State Supreme Court spells out details of redistricting ruling
Ten days after throwing out North Carolina’s newly drawn congressional and legislative election maps, the state Supreme Court has produced its formal opinion in the case.
“Today, we answer this question: does our state constitution recognize that the people of this state have the power to choose those who govern us, by giving each of us an equally powerful voice through our vote?” asked Justice Robin Hudson, at the opening of her 138-page majority opinion.

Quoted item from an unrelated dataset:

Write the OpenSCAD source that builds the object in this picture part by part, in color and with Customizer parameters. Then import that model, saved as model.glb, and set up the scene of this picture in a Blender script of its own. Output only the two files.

“Or does our constitution give to members of the General Assembly, as they argue here, unlimited power to draw electoral maps that keep themselves and our members of Congress in office as long as they want, regardless of the will of the people, by making some votes more powerful than others? We hold that our constitution’s Declaration of Rights guarantees the equal power of each person’s voice in our government through voting in elections that matter.”
Hudson, the senior associate justice, wrote for the Supreme Court’s four Democrats. They outvoted Republican colleagues, 4-3, agreeing to throw out maps drawn by a GOP-led General Assembly.
“[W]e hold that claims of partisan gerrymandering are justiciable under the North Carolina Constitution,” Hudson wrote. “Although the primary responsibility for redistricting is constitutionally delegated to the General Assembly, this is not a delegation of unlimited power; the exercise of this power is subject to restrictions imposed by other constitutional provisions, including the Declaration of Rights. … [C]laims of partisan gerrymandering can be carefully discerned and governed by manageable judicial standards.”
“[W]e hold that the General Assembly infringes upon voters’ fundamental rights when, on the basis of partisan affiliation, it deprives a voter of his or her right to substantially equal voting power, as established by the free elections clause and the equal protection clause in our Declaration of Rights,” Hudson added. “We hold it also constitutes viewpoint discrimination and retaliation based on protected political activity in violation of the free speech clause and the freedom of assembly clause in our Declaration of Rights.”
The Democratic justices’ findings lead to a conclusion. “[W]e hold that the General Assembly’s 2021 enacted plans are partisan gerrymanders that on the basis of partisan affiliation substantially infringe upon plaintiffs’ fundamental right to equal voting power.”
Democratic Justice Michael Morgan, joined by colleague Anita Earls, added a two-page concurrence focusing on the N.C. Constitution’s Free Elections Clause. Article I, Section 10 of the constitution says “All elections shall be free.”
“In my view, a free election is uninhibited and unconstrained in its ability to have the prevailing candidate to be chosen in a legislative contest without the stain of the outcome’s predetermination,” Morgan wrote. “Commensurate with the General Assembly’s constitutional authority to draw legislative maps is one’s constitutional right to participate in legislative elections which shall be free of actions — such as the General Assembly’s creation of the legislative redistricting maps here — which are tantamount to the predetermination of elections and, hence, constitute constitutional abridgement.”
Chief Justice Paul Newby, writing for the court’s three Republicans, explained their dissent from the Democratic majority.
“With this decision, unguided by the constitutional text, four members of this Court become policymakers,” Newby wrote. “They wade into the political waters by mandating their approach to redistricting. They change the time-honored meaning of various portions of our constitution by inserting their interpretation to reach their desired outcome.”
“They justify this activism because their understanding of certain constitutional provisions has ‘evolved over time,’” he added. “They lament that the people have not placed a provision in our constitution for a ‘citizen referendum’ and use the absence of such a provision to justify their judicial activism to amend our constitution. The majority says courts must protect constitutional rights. This is true. Courts are not, however, to judicially amend the constitution to create those rights.”
“In its analysis, the majority misstates the history, the case law of this Court, and the meaning of various portions of our Declaration of Rights,” Newby wrote. “In its remedy the majority replaces established principles with ambiguity, basically saying that judges alone know which redistricting plan will be constitutional and accepted by this Court based on analysis by political scientists. This approach ensures that the majority now has and indefinitely retains the redistricting authority, thereby enforcing its policy preferences.”
“Generally, the majority takes a sweeping brush and enacts its own policy
preferences of achieving statewide proportionality as determined by political scientists and approved by judges,” the chief justice wrote. “While mentioning traditional, neutral redistricting criteria, its primary focus is instead on the final partisanship analysis to achieve statewide parity.”
The 217 pages of contrasting legal arguments arrive as the General Assembly works to adopt new election maps by Friday. The Supreme Court set that day as the deadline for submission of new maps to a three-judge panel overseeing the redistricting case.
That court must decide by Feb. 23 whether the legislative maps comply with the Supreme Court’s ruling against partisan gerrymandering.